**WHAT IS NEEDED**
The listing beneath should be written out in full, exactly as shown.

**SOURCE RECORDS**
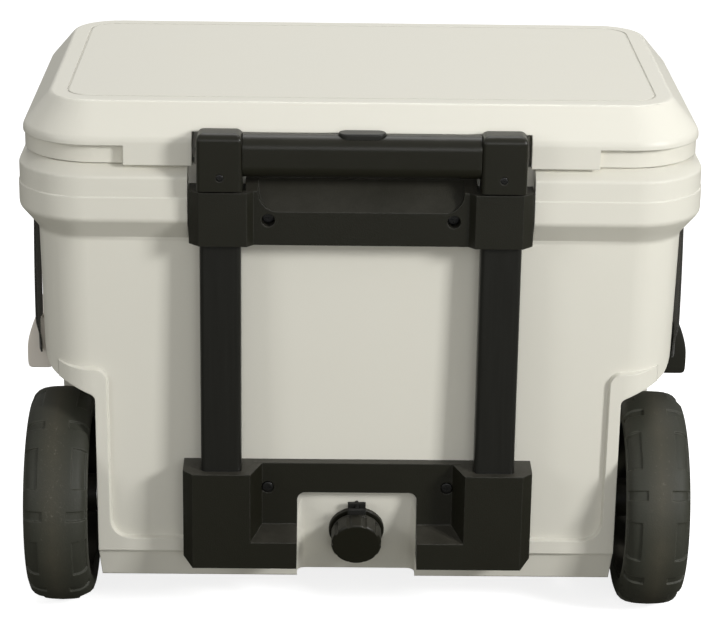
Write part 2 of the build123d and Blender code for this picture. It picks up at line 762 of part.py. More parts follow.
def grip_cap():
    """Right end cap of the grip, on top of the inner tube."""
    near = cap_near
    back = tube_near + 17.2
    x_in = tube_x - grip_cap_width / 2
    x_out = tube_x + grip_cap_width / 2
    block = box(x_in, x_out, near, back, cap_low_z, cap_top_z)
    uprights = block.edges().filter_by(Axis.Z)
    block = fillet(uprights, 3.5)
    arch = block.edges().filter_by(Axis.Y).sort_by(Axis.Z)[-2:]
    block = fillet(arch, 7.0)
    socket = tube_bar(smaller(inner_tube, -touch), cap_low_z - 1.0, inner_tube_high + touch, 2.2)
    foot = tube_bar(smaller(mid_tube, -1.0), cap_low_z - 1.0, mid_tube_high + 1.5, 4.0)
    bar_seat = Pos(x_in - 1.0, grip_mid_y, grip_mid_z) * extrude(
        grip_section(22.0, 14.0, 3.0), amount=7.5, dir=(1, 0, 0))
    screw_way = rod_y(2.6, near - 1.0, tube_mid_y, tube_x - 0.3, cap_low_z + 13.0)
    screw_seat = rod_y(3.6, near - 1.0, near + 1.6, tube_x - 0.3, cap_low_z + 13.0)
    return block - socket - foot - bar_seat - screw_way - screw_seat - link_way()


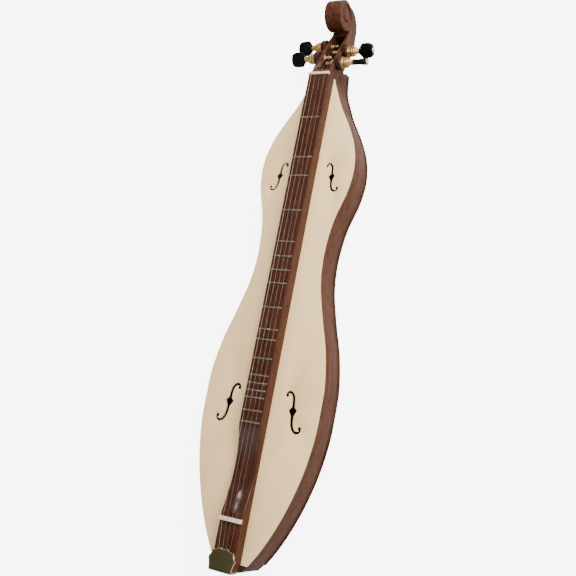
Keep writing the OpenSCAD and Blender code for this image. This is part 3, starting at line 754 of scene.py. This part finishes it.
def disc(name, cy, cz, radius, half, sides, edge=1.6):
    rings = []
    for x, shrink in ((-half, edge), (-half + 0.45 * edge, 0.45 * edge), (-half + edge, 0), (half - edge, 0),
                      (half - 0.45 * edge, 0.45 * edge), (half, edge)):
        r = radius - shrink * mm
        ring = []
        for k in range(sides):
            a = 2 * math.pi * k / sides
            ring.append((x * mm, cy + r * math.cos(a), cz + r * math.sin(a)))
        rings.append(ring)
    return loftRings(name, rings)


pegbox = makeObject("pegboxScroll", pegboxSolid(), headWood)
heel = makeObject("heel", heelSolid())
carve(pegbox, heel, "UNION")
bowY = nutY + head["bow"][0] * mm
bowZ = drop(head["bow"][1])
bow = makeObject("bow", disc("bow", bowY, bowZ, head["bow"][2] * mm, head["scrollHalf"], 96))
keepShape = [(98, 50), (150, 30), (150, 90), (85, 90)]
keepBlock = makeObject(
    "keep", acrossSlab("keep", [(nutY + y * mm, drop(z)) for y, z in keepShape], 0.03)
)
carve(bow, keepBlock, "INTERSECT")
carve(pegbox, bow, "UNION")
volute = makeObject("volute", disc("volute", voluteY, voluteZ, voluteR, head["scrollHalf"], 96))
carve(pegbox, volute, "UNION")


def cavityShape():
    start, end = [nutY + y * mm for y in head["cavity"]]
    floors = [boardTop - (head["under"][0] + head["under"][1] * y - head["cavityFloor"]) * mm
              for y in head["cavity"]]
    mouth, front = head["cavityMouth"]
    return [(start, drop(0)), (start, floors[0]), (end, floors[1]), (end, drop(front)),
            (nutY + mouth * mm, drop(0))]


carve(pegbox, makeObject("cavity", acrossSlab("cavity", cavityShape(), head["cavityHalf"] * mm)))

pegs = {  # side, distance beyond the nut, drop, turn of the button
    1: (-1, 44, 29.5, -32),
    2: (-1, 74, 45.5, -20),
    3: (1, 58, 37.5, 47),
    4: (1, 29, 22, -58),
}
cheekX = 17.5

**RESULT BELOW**
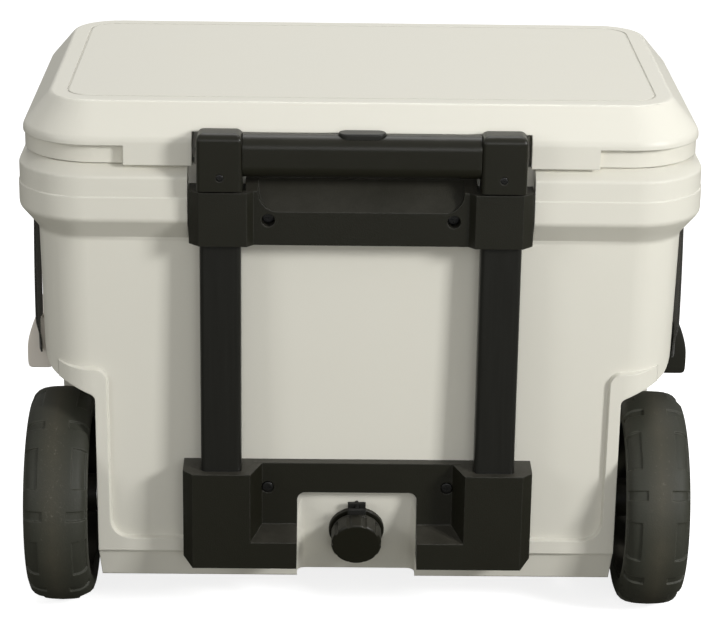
Write part 2 of the build123d and Blender code for this picture. It picks up at line 762 of part.py. More parts follow.
def grip_cap():
    """Right end cap of the grip, on top of the inner tube."""
    near = cap_near
    back = tube_near + 17.2
    x_in = tube_x - grip_cap_width / 2
    x_out = tube_x + grip_cap_width / 2
    block = box(x_in, x_out, near, back, cap_low_z, cap_top_z)
    uprights = block.edges().filter_by(Axis.Z)
    block = fillet(uprights, 3.5)
    arch = block.edges().filter_by(Axis.Y).sort_by(Axis.Z)[-2:]
    block = fillet(arch, 7.0)
    socket = tube_bar(smaller(inner_tube, -touch), cap_low_z - 1.0, inner_tube_high + touch, 2.2)
    foot = tube_bar(smaller(mid_tube, -1.0), cap_low_z - 1.0, mid_tube_high + 1.5, 4.0)
    bar_seat = Pos(x_in - 1.0, grip_mid_y, grip_mid_z) * extrude(
        grip_section(22.0, 14.0, 3.0), amount=7.5, dir=(1, 0, 0))
    screw_way = rod_y(2.6, near - 1.0, tube_mid_y, tube_x - 0.3, cap_low_z + 13.0)
    screw_seat = rod_y(3.6, near - 1.0, near + 1.6, tube_x - 0.3, cap_low_z + 13.0)
    return block - socket - foot - bar_seat - screw_way - screw_seat - link_way()


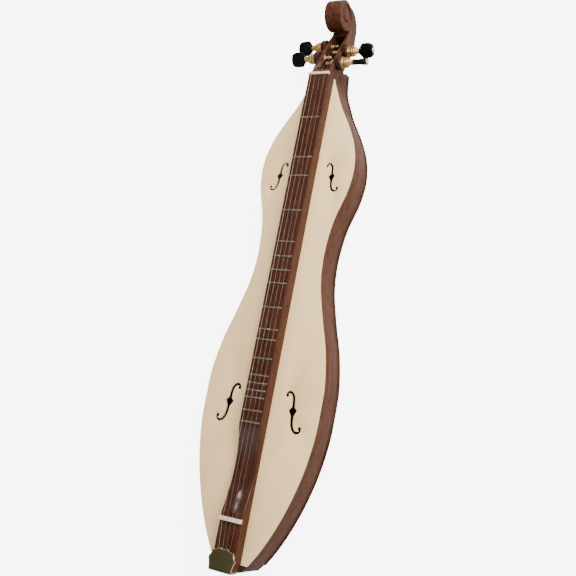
Keep writing the OpenSCAD and Blender code for this image. This is part 3, starting at line 754 of scene.py. This part finishes it.
def disc(name, cy, cz, radius, half, sides, edge=1.6):
    rings = []
    for x, shrink in ((-half, edge), (-half + 0.45 * edge, 0.45 * edge), (-half + edge, 0), (half - edge, 0),
                      (half - 0.45 * edge, 0.45 * edge), (half, edge)):
        r = radius - shrink * mm
        ring = []
        for k in range(sides):
            a = 2 * math.pi * k / sides
            ring.append((x * mm, cy + r * math.cos(a), cz + r * math.sin(a)))
        rings.append(ring)
    return loftRings(name, rings)


pegbox = makeObject("pegboxScroll", pegboxSolid(), headWood)
heel = makeObject("heel", heelSolid())
carve(pegbox, heel, "UNION")
bowY = nutY + head["bow"][0] * mm
bowZ = drop(head["bow"][1])
bow = makeObject("bow", disc("bow", bowY, bowZ, head["bow"][2] * mm, head["scrollHalf"], 96))
keepShape = [(98, 50), (150, 30), (150, 90), (85, 90)]
keepBlock = makeObject(
    "keep", acrossSlab("keep", [(nutY + y * mm, drop(z)) for y, z in keepShape], 0.03)
)
carve(bow, keepBlock, "INTERSECT")
carve(pegbox, bow, "UNION")
volute = makeObject("volute", disc("volute", voluteY, voluteZ, voluteR, head["scrollHalf"], 96))
carve(pegbox, volute, "UNION")


def cavityShape():
    start, end = [nutY + y * mm for y in head["cavity"]]
    floors = [boardTop - (head["under"][0] + head["under"][1] * y - head["cavityFloor"]) * mm
              for y in head["cavity"]]
    mouth, front = head["cavityMouth"]
    return [(start, drop(0)), (start, floors[0]), (end, floors[1]), (end, drop(front)),
            (nutY + mouth * mm, drop(0))]


carve(pegbox, makeObject("cavity", acrossSlab("cavity", cavityShape(), head["cavityHalf"] * mm)))

pegs = {  # side, distance beyond the nut, drop, turn of the button
    1: (-1, 44, 29.5, -32),
    2: (-1, 74, 45.5, -20),
    3: (1, 58, 37.5, 47),
    4: (1, 29, 22, -58),
}
cheekX = 17.5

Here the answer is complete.